Древняя Русь познакомилась с христианством приблизительно за сто лет до крещения Ольги. Когда в июне 860 года русские впервые подступили к стенам Царствующего града, константинопольский патриарх Фотий описывал их как злейших язычников. Падение столицы Византийской империи казалось тогда неизбежным, однако руссы отступили от города, а затем буря разметала их ладьи, и это было воспринято всеми как настоящее чудо. А спустя несколько лет произошло еще одно чудо, о котором тот же Фотий поведал в своем «Окружном послании», разосланном иерархам Восточной церкви в конце 866-го или начале 867 года. Как оказалось, те самые руссы, которые еще недавно дерзнули поднять руку на Ромейскую державу, ныне, то есть ко времени составления послания, «переменили языческую и безбожную веру, в которой пребывали прежде, на чистую и неподдельную религию христиан» и даже «приняли… у себя епископа и пастыря и с великим усердием и старанием предаются христианским обрядам»
.
[126]
Пафос константинопольского патриарха был не вполне оправдан. Несомненно, он преувеличивал, когда писал о «великом усердии» новообращенных: как показала жизнь, руссы еще не были готовы порвать с язычеством. Однако принятие христианства по крайней мере частью их — несомненный факт. О крещении руссов приблизительно в это же время сообщают и другие византийские источники, в том числе Хроника Продолжателя Феофана и «Жизнеописание императора Василия I», написанное его внуком, императором-писателем Константином VII Багрянородным. (Это «Жизнеописание» также было включено в Хронику Продолжателя Феофана.) Правда, Константин приписал обращение руссов уже не Фотию, а сменившему его на патриаршестве Игнатию (его политическому противнику) и своему деду, императору Василию, покровительствовавшему Игнатию. Привел Константин и некоторые легендарные подробности этого события. Так, по его словам, руссы потребовали от прибывшего к ним архиепископа, чтобы тот совершил какое-нибудь чудо, например, бросил в огонь святое Евангелие. Помолившись, архиерей сделал это. «Прошло немало времени, и когда погасло пламя, нашли святой том невредимым и нетронутым, никакого зла и ущерба от огня не потерпевшим… Увидели это варвары, поразились величию чуда и уже без сомнений приступили к крещению»
. Эта подробность попала и в более поздние византийские хроники и исторические сочинения, а через них (уже в XVI веке) — и в русские летописи.

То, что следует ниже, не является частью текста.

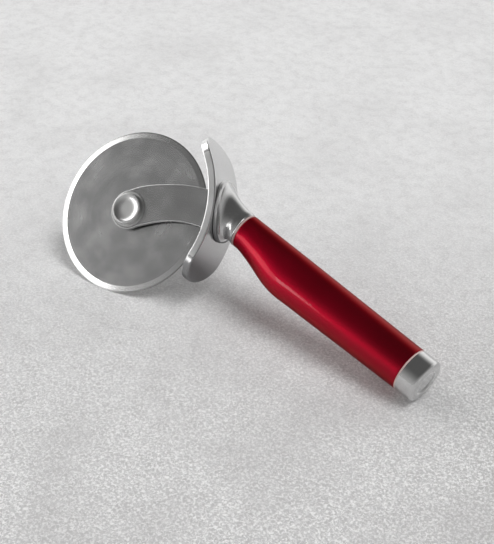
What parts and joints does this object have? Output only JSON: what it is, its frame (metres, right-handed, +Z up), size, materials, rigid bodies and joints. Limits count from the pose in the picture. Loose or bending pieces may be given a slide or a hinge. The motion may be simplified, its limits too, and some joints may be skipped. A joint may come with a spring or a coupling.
{
  "type": "pastry cutter wheel",
  "caption": "Hand-held pastry and pizza cutter: bevelled steel wheel turning on a fork, curved finger guard, flared neck, red tapering handle and metal end cap.",
  "frame": {"origin": "bottom centre of the bounding box of the tool as it lies on a table on its blade's rim and its end cap", "axes": "+Z up from the table; +X horizontal, along the handle from the wheel towards the end cap; the blade leans, with its open face towards -Y and up"},
  "size_m": [0.2282, 0.0758, 0.0746],
  "materials": {
    "blade_steel": "fine circular satin grain, ground bright bevel",
    "satin_steel": "satin stainless steel with bright edges",
    "polished_steel": "polished stainless steel",
    "bush_polymer": "low-friction moulded plastic",
    "red_gloss": "deep red gloss with a clear coat",
    "core_polymer": "moulded filler, hidden",
    "seal_rubber": "thin pale seam ring",
    "plain_steel": "plain machined steel, hidden"
  },
  "bodies": {
    "frame": {"near_rivet": "polished_steel", "far_rivet": "polished_steel", "near_washer": "polished_steel", "far_washer": "polished_steel", "near_spacer": "plain_steel", "far_spacer": "plain_steel", "near_arm": "satin_steel", "far_arm": "satin_steel", "guard": "satin_steel", "collar": "satin_steel", "neck": "satin_steel", "tang": "plain_steel", "front_seal": "seal_rubber", "handle_shell": "red_gloss", "handle_core": "core_polymer", "tang_washer": "plain_steel", "tang_nut": "plain_steel", "back_seal": "seal_rubber", "end_cap": "satin_steel", "cap_plug": "core_polymer"},
    "wheel": {"wheel_blade": "blade_steel", "wheel_bush": "bush_polymer"}
  },
  "joints": [
    {"name": "wheel_spin", "type": "hinge", "parent": "frame", "child": "wheel", "pos_m": [-0.07064, -0.0077, 0.0328], "axis": [-0.1536, 0.7283, -0.6679], "continuous": true}
  ]
}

В русской исторической литературе Фотиево (или Игнатиево?) крещение Руси обычно связывают с именем киевского князя Аскольда. Но если говорить строго, то для утверждения о христианстве Аскольда у нас недостаточно данных. Дело в том, что в самом Киеве никаких преданий о первом походе Руси на Царьград не сохранилось; рассказ же «Повести временных лет» (помещенный под 6374-м, то есть 866 годом) полностью основан на византийских письменных источниках, в частности на Хронике Георгия Амартола. Имена предводителей похода — киевских князей Аскольда и Дира — явно искусственно присоединены здесь к греческому тексту и сами по себе не могут свидетельствовать об их действительном участии в этом военном предприятии. Тем более не упоминает летопись о последующем крещении руссов. Так что мы до сих пор не можем сказать с уверенностью, какие именно руссы напали на Царьград в 860 году и, соответственно, какие руссы приняли крещение несколькими годами позже — киевские или же какие-то другие, жившие вне Киева, возможно, в Крыму или на Тамани, где в DC—X веках имелось «русское» население и где именно в 60-е годы IX века среди этого «русского» населения засвидетельствован факт распространения христианства
[127].
Во всяком случае, «первое крещение» Руси не стало поворотным событием русской истории. Сами византийцы и позднее описывали руссов как закоренелых язычников и врагов Христовой веры. Как мы видели, это относится и к византийским и русским описаниям похода Игоря на Царьград в 941 году. Между тем к 40-м годам X столетия в отношении к христианству в Киеве произошли существенные изменения, и мы уже отчасти говорили об этом.